• _Task directions_
Scan the material that follows. Copy every line containing the word "materials".

(Records contained in a dataset)

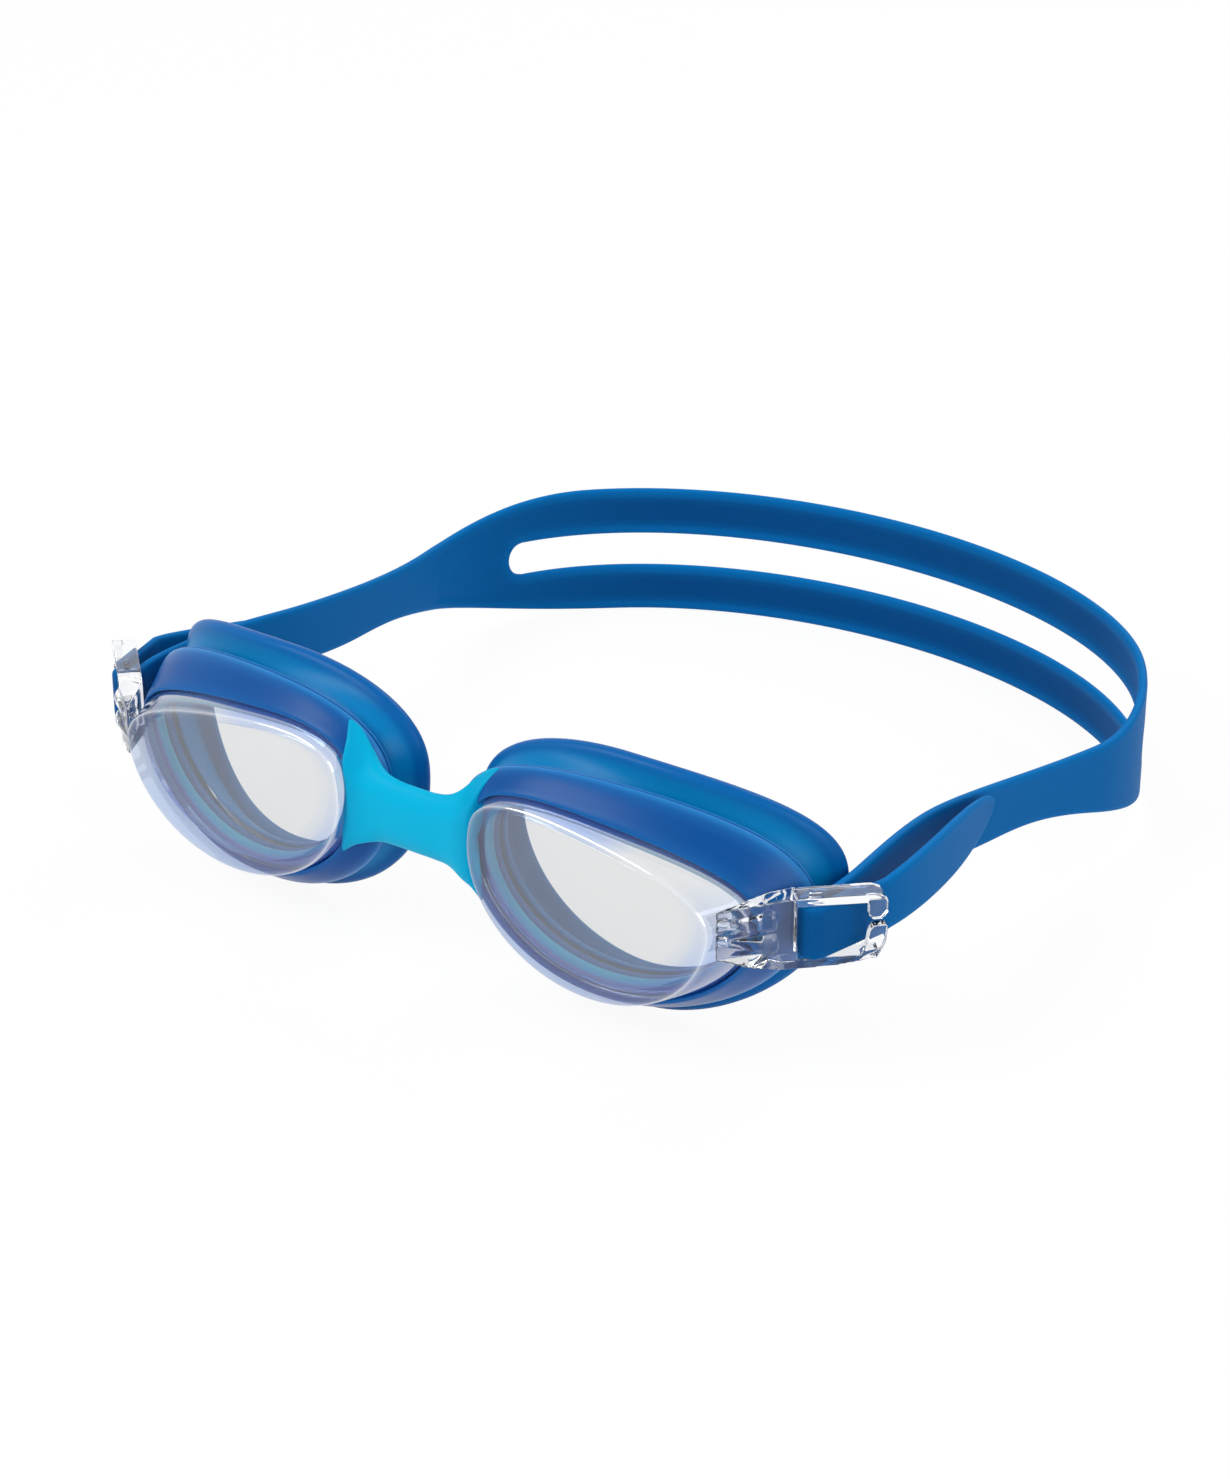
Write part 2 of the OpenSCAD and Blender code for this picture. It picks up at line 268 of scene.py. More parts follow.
def clear_sheet(name, tint, wall_tint, shine, edge_shine):
    """A thin sheet of polished clear plastic with a pale gleam on it.

    The gleam grows at the sheet's edges and where the mark is 1. The sheet takes the wall's tint
    where the attribute "wall" is 1.
    """
    material = bpy.data.materials.new(name)
    tree = new_tree(material)
    place = tree.node("TexCoord", output="Object")
    haze = tree.node("TexNoise", inputs={"Vector": place, "Scale": 60.0, "Detail": 3.0})
    facing = tree.node("LayerWeight", inputs={"Blend": 0.5}, output="Facing")
    mark = tree.node("Attribute", {"attribute_name": "mark"}, output="Fac")
    wall = tree.node("Attribute", {"attribute_name": "wall"}, output="Fac")
    gleam = shine * (0.9 + 0.2 * haze) + edge_shine * tree.math("POWER", facing, 2.5) + 0.45 * mark
    clear = tree.node("BsdfTransparent", inputs={"Color": rgba(tint)})
    cloudy = tree.node("BsdfTransparent", inputs={"Color": rgba(wall_tint)})
    through = tree.node("MixShader", inputs={0: wall, 1: clear, 2: cloudy})
    gloss = tree.node("BsdfGlossy", inputs={"Color": (0.90, 0.94, 1, 1), "Roughness": 0.03})
    both = tree.node("MixShader", inputs={0: gleam, 1: through, 2: gloss})
    tree.node("OutputMaterial", inputs={"Surface": both})
    return material


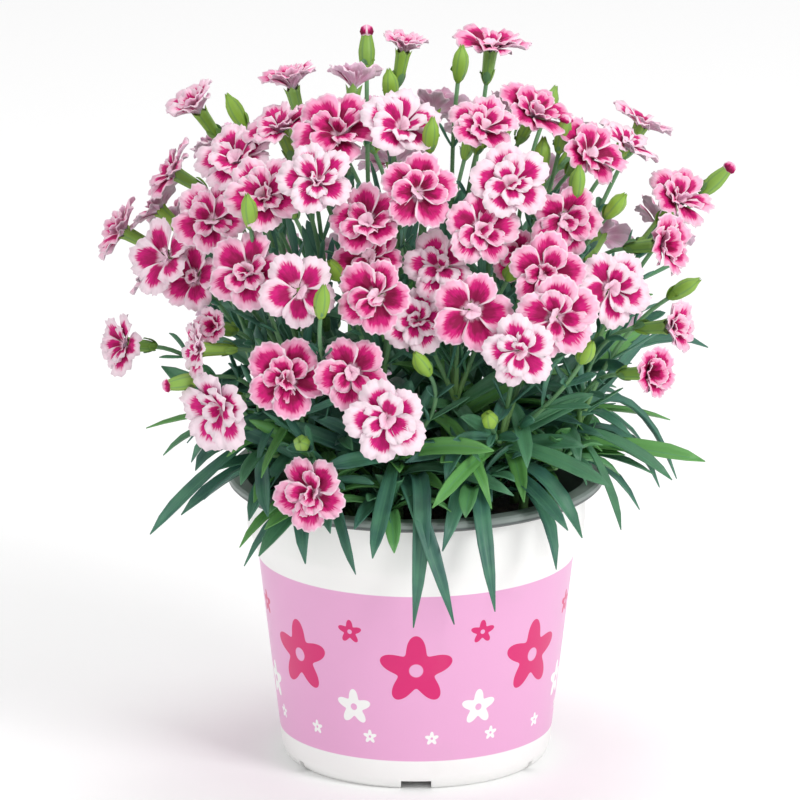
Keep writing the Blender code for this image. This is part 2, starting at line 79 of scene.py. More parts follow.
MM = 0.001
UP = Vector((0, 0, 1))
POT_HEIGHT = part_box("pot")[1][2] / MM
RIM_RADIUS = 65.0
COLLAR_RADIUS = 58.8
COLLAR_FOOT = 83.0
FLANGE_DROP = 3.4
RIM_ROUND = 0.8
WALL = 1.3
BAND_TOP = 71.0
BAND_TOP_RADIUS = 54.4
BAND_BOTTOM = 10.0
BAND_BOTTOM_RADIUS = 47.1
PRINT_TOP = 72.6
PRINT_BOTTOM = 11.0
FOOT_RADIUS = 43.0
FOOT_WIDTH = 2.6
FOOT_HEIGHT = 4.2
SOIL_EDGE = 88.0
SOIL_MIDDLE = 90.5
SOIL_RADIUS = 56.7
GAP = 0.3
print("pot height", round(POT_HEIGHT, 1), "mm")

# %% [markdown]
# ## The camera and the light
# The plant is seen from a little above and from far away, so a long lens stands 6 m off and looks down by
# the same lean that the plant's places are given in. The studio is a pale floor, a bright even sky, a large
# soft lamp from the front right, a weaker one from the left and one from above. A three-point set with small
# lamps would give hard shadows that such a picture doesn't have.

# %% Points along the line of sight
VIEW_LEAN = math.radians(16.5)


def along_view(across, rise, depth):
    """The point seen at across and rise, depth further along the line of sight than the pot's axis."""
    back = rise * math.sin(VIEW_LEAN) + depth * math.cos(VIEW_LEAN)
    height = rise * math.cos(VIEW_LEAN) - depth * math.sin(VIEW_LEAN)
    return Vector((across, back, height))


print("100 mm up the picture is", round(along_view(0, 100, 0).z, 1), "mm up at the pot's axis")

# %% Camera
CAMERA_DISTANCE = 6000.0
PICTURE_WIDTH = 278.1
PICTURE_MIDDLE = (-5.56, 121.8)
SENSOR = 36.0
aim = along_view(*PICTURE_MIDDLE, 0)
bpy.ops.object.select_all(action="DESELECT")
bpy.ops.object.camera_add(location=along_view(*PICTURE_MIDDLE, -CAMERA_DISTANCE) * MM)
camera = bpy.context.object
camera.name = "studio_camera"
camera.rotation_euler = (math.pi / 2 - VIEW_LEAN, 0, 0)
camera.data.sensor_width = SENSOR
camera.data.lens = SENSOR * CAMERA_DISTANCE / PICTURE_WIDTH
bpy.context.scene.camera = camera
print("lens", round(camera.data.lens, 1), "mm")

# %% Sky and lamps
# Each lamp: its name, its place and size in metres, and its power in watts.
SKY_STRENGTH = 0.68
LAMPS = (
    ("key_lamp", (1.1, -1.1, 1.15), 0.6, 15.0),
    ("fill_lamp", (-1.4, -0.9, 0.7), 0.9, 3.0),
    ("top_lamp", (0.1, 0.4, 1.7), 0.8, 8.0),
)
bpy.context.scene.view_settings.view_transform = "Standard"
sky = bpy.data.worlds.new("studio_sky")
sky.use_nodes = True
sky.node_tree.nodes["Background"].inputs["Color"].default_value = (1.0, 1.0, 1.0, 1.0)
sky.node_tree.nodes["Background"].inputs["Strength"].default_value = SKY_STRENGTH
bpy.context.scene.world = sky


def add_lamp(name, place, size, power):
    """A large square lamp that looks at the plant's middle."""
    bpy.ops.object.select_all(action="DESELECT")
    bpy.ops.object.light_add(type="AREA", location=place)
    lamp = bpy.context.object
    lamp.name = name
    lamp.data.energy = power
    lamp.data.size = size
    lamp.rotation_euler = (aim * MM - Vector(place)).to_track_quat("-Z", "Y").to_euler()


for lamp_values in LAMPS:
    add_lamp(*lamp_values)
print("lamps:", len(LAMPS))

# %% [markdown]
# ## Shader maths
# Patterns are sums written as Python: a small class wraps a node's socket, so that adding two of them adds a
# Math node. Colours go through Mix nodes, which keep them coloured. One method makes every other node. Grown
# pieces carry a map that runs across and along each petal, leaf or stem, and a number called shade.

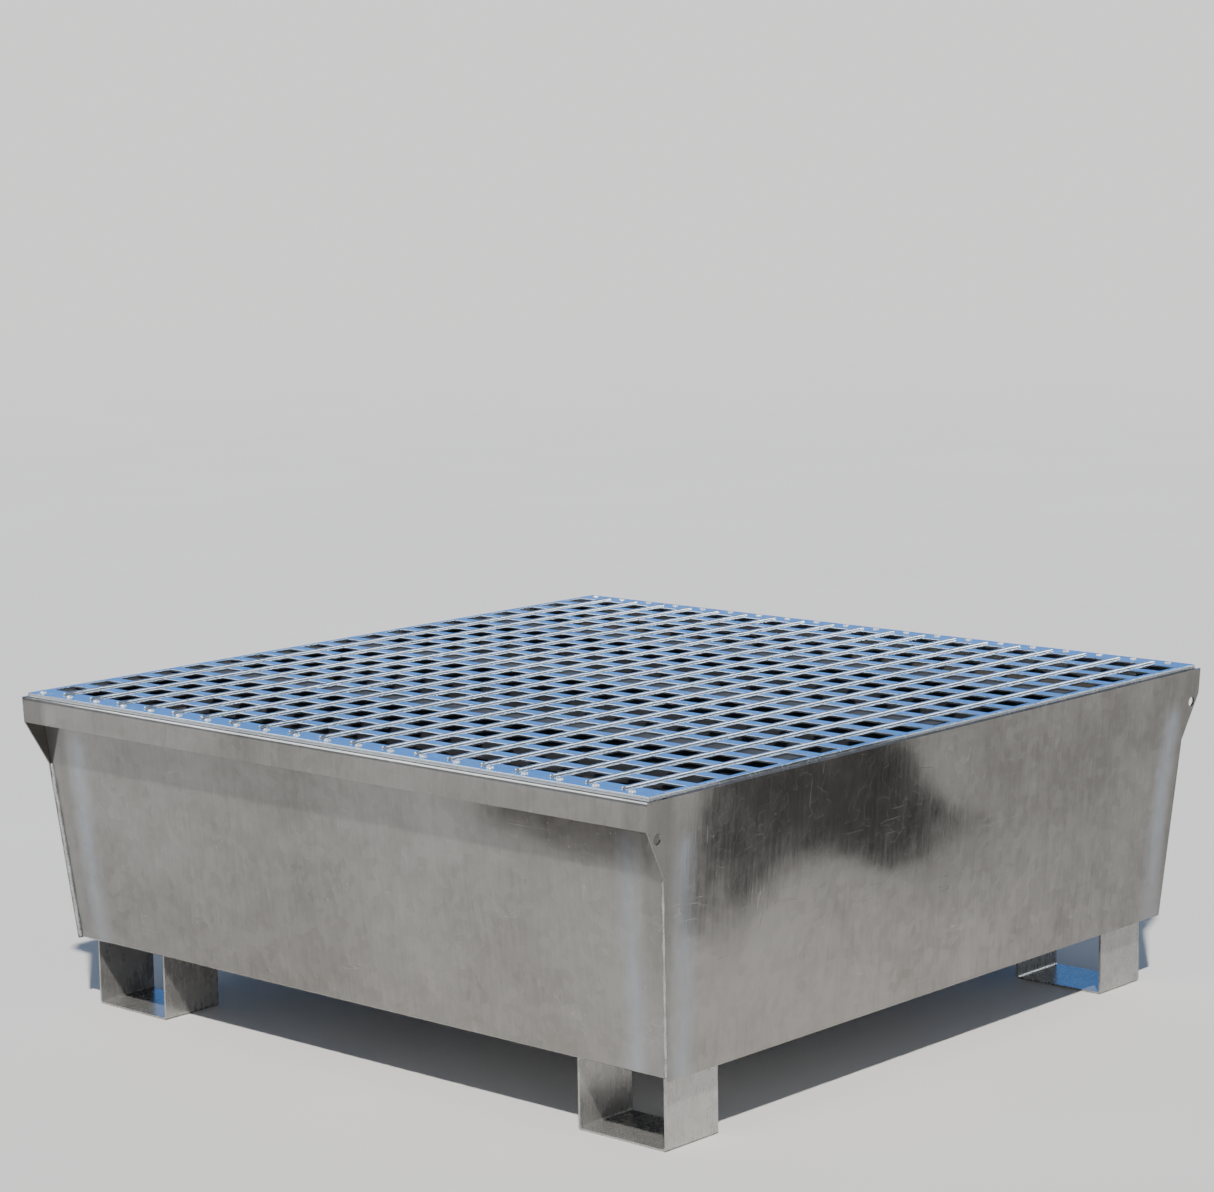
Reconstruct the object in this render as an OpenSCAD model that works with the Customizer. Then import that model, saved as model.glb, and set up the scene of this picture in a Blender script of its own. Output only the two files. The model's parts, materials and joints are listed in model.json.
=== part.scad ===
// Spill containment pallet for standing drums: a welded sheet-steel sump on four
// folded feet, with a perforated deck that lifts off.
// X runs along the front, Y towards the rear, Z up. The origin is on the ground
// under the middle of the sump.

/* [Overall] */
// Width of the pallet, from end plate to end plate
pallet_w = 1220; // [900:5:1600]
// Depth of the pallet, from front lip to rear lip
pallet_d = 1220; // [900:5:1600]
// Height of the sump, from under its floor to its rim
sump_h = 366; // [250:1:500]

/* [Sump] */
// Thickness of the sump's sheet
sheet_t = 3; // [2:0.5:5]
// Bend radius at the middle of a folded sheet
bend_r = 4.5; // [3.5:0.5:8]
// Width of the flange on top of the front and rear walls
flange_w = 30; // [24:1:50]
// Height of the lip that hangs from the flange
lip_h = 37; // [25:1:60]
// How far the front and rear walls lean in, from rim to floor
wall_lean = 34; // [0:1:60]
// How far the end plates lean in, from rim to floor
end_lean = 30; // [0:1:60]
// Height of the sloping edge of an ear, below the lip
ear_slope_h = 66; // [40:1:90]
// How far an end plate stands past the walls that it closes
ear_edge = 3; // [2:0.5:6]
// Diameter of the vent hole in each ear of the right end plate
vent_d = 14; // [8:1:16]
// Distance of a vent hole from the outside of the lip
vent_in = 18; // [16:1:22]
// Distance of a vent hole below the lip
vent_drop = 11; // [9:1:16]
// Width of a weld bead
weld_w = 3; // [2:0.5:5]

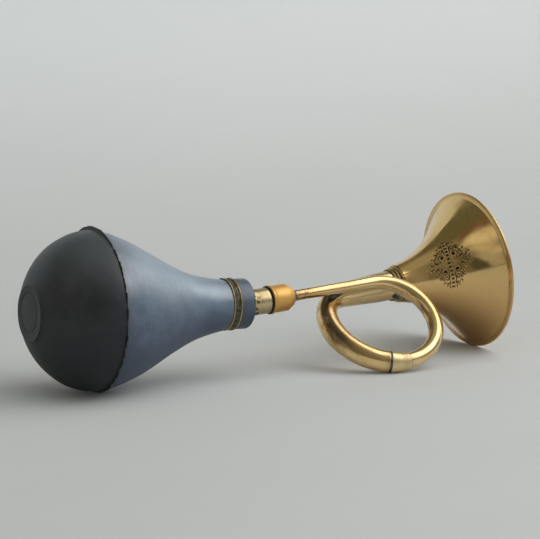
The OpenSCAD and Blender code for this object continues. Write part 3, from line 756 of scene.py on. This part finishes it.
def blob(c, axis, length, width, seed, thin=1.0, n=20, m=28):
    """A smeared drop of solder along an axis."""
    axis = axis / np.linalg.norm(axis)
    s = np.cross(axis, [0, 0.3, 1.0])
    s /= np.linalg.norm(s)
    t = np.cross(axis, s)
    vs, fs = [c - axis * length], []
    for i in range(1, n):
        u = math.pi * i / n
        for k in range(m):
            w = 2 * math.pi * k / m
            d = axis * (-math.cos(u) * length) + (s * math.cos(w) * thin + t * math.sin(w)) * math.sin(u) ** 0.8 * width
            e = noise.noise(Vector(tuple(d * 0.55 + seed))) + 0.6 * noise.noise(Vector(tuple(d * 1.3 + seed)))
            vs.append(c + d * (1 + 0.2 * e))
    vs.append(c + axis * length)
    for k in range(m):
        fs.append([0, 1 + (k + 1) % m, 1 + k])
        fs.append([len(vs) - 1, 1 + (n - 2) * m + k, 1 + (n - 2) * m + (k + 1) % m])
        for i in range(n - 2):
            a, b = 1 + i * m + k, 1 + i * m + (k + 1) % m
            fs.append([a, b, b + m, a + m])
    return horn(np.array(vs)), fs


def mid_gap(qa, qb):
    pa, pb = path(np.array([qa]))[0], path(np.array([qb]))[0]
    g = np.linalg.norm(pb - pa)
    ra, rb = catmull(IK, np.array([qa]))[0], catmull(OK_, np.array([qb]))[0]
    return pa + (pb - pa) * (ra + (g - ra - rb) / 2) / g


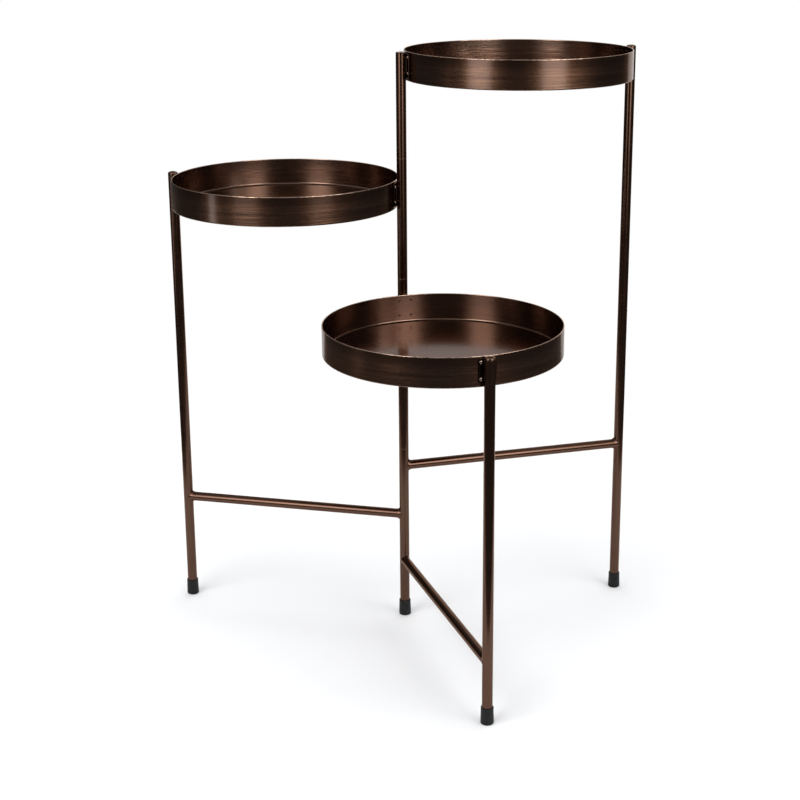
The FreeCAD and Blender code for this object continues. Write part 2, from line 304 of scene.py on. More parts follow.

• _Solution for this exercise_
    material = bpy.data.materials.new(name)
Reconstruct the object in this render as an OpenSCAD model that works with the Customizer. Then import that model, saved as model.glb, and set up the scene of this picture in a Blender script of its own. Output only the two files. The model's parts, materials and joints are listed in model.json.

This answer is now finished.